Table 8 Number of iterations for different values of N on Example 2.(b) described in [17]

Our implementation of the Newton method, incorporating the Moser iteration for computing the approximation of the inverse of the Jacobian matrix (NM method), again fails to get the desired accuracy of tol = 1.0e − 13 in all the cases. Finally, in Table 9, for N = 5 and different threshold values of accuracy, we report the timings of our proposed method compared with the cyclic reduction algorithm for M/G/1 type Markov chain implemented in the SMCSolver Matlab toolbox [18].

Table 9 Timings of our proposed method and the cyclic reduction (CR) algorithm in test 2.(b) with N = 5 and different values of the residual error

This table indicates that for a large and sparse Markov Chain in a multithread computing environment, the proposed approach can be a valid option.

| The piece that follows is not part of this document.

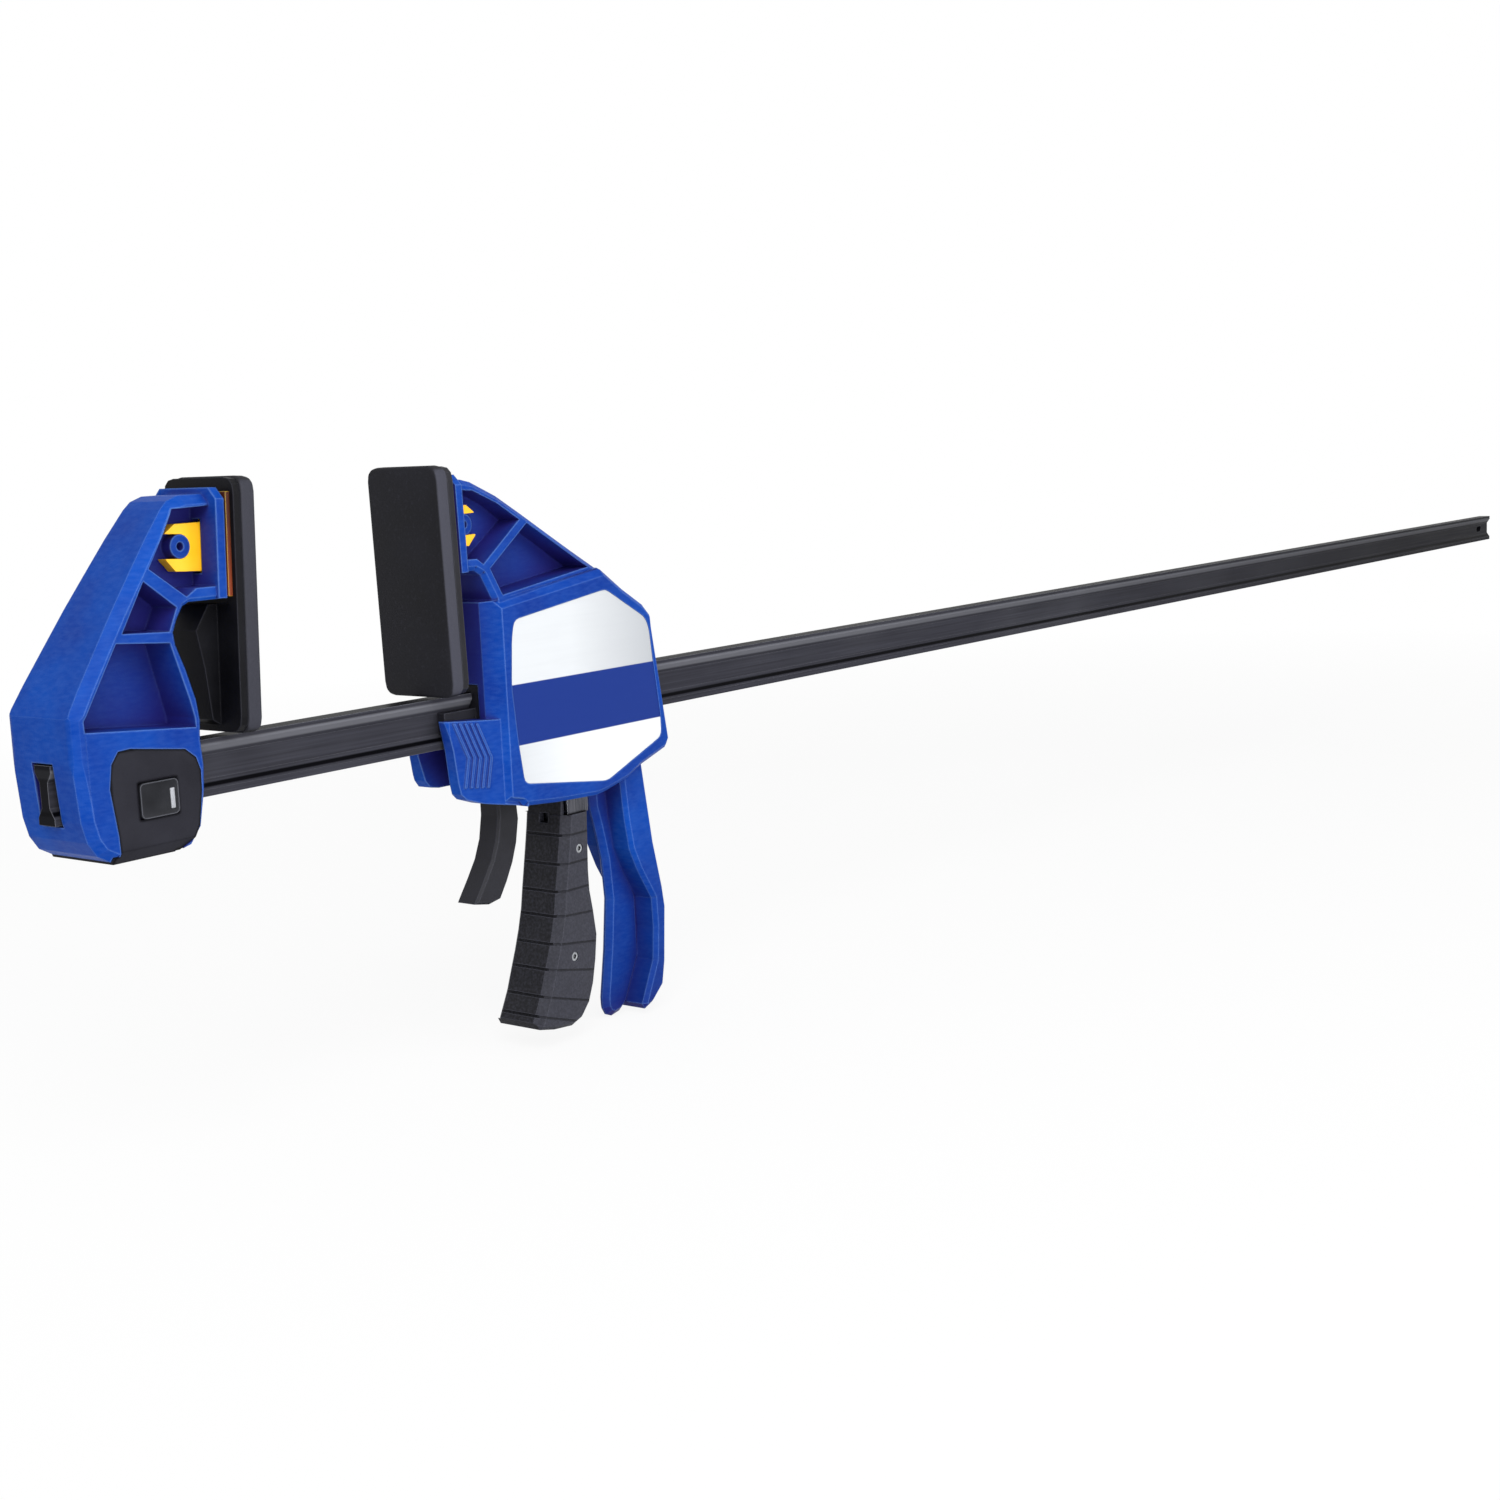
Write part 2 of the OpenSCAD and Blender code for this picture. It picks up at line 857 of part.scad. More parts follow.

9 Conclusions and future work

In this paper, we have introduced a novel fixed point iteration for solving M/G/1-type Markov chains. It is shown that this iteration complemented with suitable adaptive relaxation techniques is generally more efficient than other classical iterations. Incorporating relaxation techniques into other different inner-outer iterative schemes as the ones introduced in [10] is an ongoing research.